* PROBLEM REQUIREMENTS *
Transcribe the full listing below exactly.

+ + +

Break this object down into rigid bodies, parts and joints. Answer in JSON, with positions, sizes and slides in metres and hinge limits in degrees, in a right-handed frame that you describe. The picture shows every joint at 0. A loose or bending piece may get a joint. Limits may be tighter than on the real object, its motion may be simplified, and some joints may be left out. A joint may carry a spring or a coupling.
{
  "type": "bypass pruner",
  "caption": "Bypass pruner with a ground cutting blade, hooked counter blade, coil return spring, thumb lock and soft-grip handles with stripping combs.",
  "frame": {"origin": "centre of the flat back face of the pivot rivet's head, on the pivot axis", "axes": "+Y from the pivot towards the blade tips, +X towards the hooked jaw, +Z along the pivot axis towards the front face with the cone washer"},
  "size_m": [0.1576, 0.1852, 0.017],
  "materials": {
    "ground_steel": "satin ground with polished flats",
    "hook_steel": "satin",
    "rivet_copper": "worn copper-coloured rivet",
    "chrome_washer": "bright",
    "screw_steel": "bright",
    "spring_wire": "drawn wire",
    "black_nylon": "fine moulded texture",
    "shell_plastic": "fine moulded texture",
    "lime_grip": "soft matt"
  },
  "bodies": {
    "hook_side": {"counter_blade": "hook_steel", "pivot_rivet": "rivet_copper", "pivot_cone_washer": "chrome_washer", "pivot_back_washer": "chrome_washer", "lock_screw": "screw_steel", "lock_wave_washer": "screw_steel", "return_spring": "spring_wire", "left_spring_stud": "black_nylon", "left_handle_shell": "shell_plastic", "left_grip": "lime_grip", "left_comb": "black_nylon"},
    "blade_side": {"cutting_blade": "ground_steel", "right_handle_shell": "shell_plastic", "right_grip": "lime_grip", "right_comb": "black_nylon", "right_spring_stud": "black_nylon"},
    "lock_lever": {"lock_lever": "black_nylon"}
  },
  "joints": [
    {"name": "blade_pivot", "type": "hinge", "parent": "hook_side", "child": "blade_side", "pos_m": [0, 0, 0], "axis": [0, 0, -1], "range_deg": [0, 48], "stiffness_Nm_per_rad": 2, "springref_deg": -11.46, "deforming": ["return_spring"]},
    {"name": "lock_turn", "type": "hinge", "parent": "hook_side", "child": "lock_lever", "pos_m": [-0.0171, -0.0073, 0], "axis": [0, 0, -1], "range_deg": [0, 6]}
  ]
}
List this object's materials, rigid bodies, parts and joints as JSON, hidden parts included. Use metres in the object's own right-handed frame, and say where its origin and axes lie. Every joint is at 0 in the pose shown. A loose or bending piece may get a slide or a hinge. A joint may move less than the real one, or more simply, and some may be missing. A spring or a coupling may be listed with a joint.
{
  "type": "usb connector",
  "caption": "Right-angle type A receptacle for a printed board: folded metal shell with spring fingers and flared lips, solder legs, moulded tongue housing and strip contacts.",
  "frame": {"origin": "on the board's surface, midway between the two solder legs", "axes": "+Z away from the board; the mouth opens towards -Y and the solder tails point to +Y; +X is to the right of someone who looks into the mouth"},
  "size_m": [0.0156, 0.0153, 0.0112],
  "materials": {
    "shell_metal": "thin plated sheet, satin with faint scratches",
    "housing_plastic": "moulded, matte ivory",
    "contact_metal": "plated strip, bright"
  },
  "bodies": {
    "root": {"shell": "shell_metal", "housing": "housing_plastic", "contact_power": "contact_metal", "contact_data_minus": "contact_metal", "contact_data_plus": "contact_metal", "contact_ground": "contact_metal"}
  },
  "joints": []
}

+ + +

* RESULT OF THE TASK *
Break this object down into rigid bodies, parts and joints. Answer in JSON, with positions, sizes and slides in metres and hinge limits in degrees, in a right-handed frame that you describe. The picture shows every joint at 0. A loose or bending piece may get a joint. Limits may be tighter than on the real object, its motion may be simplified, and some joints may be left out. A joint may carry a spring or a coupling.
{
  "type": "bypass pruner",
  "caption": "Bypass pruner with a ground cutting blade, hooked counter blade, coil return spring, thumb lock and soft-grip handles with stripping combs.",
  "frame": {"origin": "centre of the flat back face of the pivot rivet's head, on the pivot axis", "axes": "+Y from the pivot towards the blade tips, +X towards the hooked jaw, +Z along the pivot axis towards the front face with the cone washer"},
  "size_m": [0.1576, 0.1852, 0.017],
  "materials": {
    "ground_steel": "satin ground with polished flats",
    "hook_steel": "satin",
    "rivet_copper": "worn copper-coloured rivet",
    "chrome_washer": "bright",
    "screw_steel": "bright",
    "spring_wire": "drawn wire",
    "black_nylon": "fine moulded texture",
    "shell_plastic": "fine moulded texture",
    "lime_grip": "soft matt"
  },
  "bodies": {
    "hook_side": {"counter_blade": "hook_steel", "pivot_rivet": "rivet_copper", "pivot_cone_washer": "chrome_washer", "pivot_back_washer": "chrome_washer", "lock_screw": "screw_steel", "lock_wave_washer": "screw_steel", "return_spring": "spring_wire", "left_spring_stud": "black_nylon", "left_handle_shell": "shell_plastic", "left_grip": "lime_grip", "left_comb": "black_nylon"},
    "blade_side": {"cutting_blade": "ground_steel", "right_handle_shell": "shell_plastic", "right_grip": "lime_grip", "right_comb": "black_nylon", "right_spring_stud": "black_nylon"},
    "lock_lever": {"lock_lever": "black_nylon"}
  },
  "joints": [
    {"name": "blade_pivot", "type": "hinge", "parent": "hook_side", "child": "blade_side", "pos_m": [0, 0, 0], "axis": [0, 0, -1], "range_deg": [0, 48], "stiffness_Nm_per_rad": 2, "springref_deg": -11.46, "deforming": ["return_spring"]},
    {"name": "lock_turn", "type": "hinge", "parent": "hook_side", "child": "lock_lever", "pos_m": [-0.0171, -0.0073, 0], "axis": [0, 0, -1], "range_deg": [0, 6]}
  ]
}
List this object's materials, rigid bodies, parts and joints as JSON, hidden parts included. Use metres in the object's own right-handed frame, and say where its origin and axes lie. Every joint is at 0 in the pose shown. A loose or bending piece may get a slide or a hinge. A joint may move less than the real one, or more simply, and some may be missing. A spring or a coupling may be listed with a joint.
{
  "type": "usb connector",
  "caption": "Right-angle type A receptacle for a printed board: folded metal shell with spring fingers and flared lips, solder legs, moulded tongue housing and strip contacts.",
  "frame": {"origin": "on the board's surface, midway between the two solder legs", "axes": "+Z away from the board; the mouth opens towards -Y and the solder tails point to +Y; +X is to the right of someone who looks into the mouth"},
  "size_m": [0.0156, 0.0153, 0.0112],
  "materials": {
    "shell_metal": "thin plated sheet, satin with faint scratches",
    "housing_plastic": "moulded, matte ivory",
    "contact_metal": "plated strip, bright"
  },
  "bodies": {
    "root": {"shell": "shell_metal", "housing": "housing_plastic", "contact_power": "contact_metal", "contact_data_minus": "contact_metal", "contact_data_plus": "contact_metal", "contact_ground": "contact_metal"}
  },
  "joints": []
}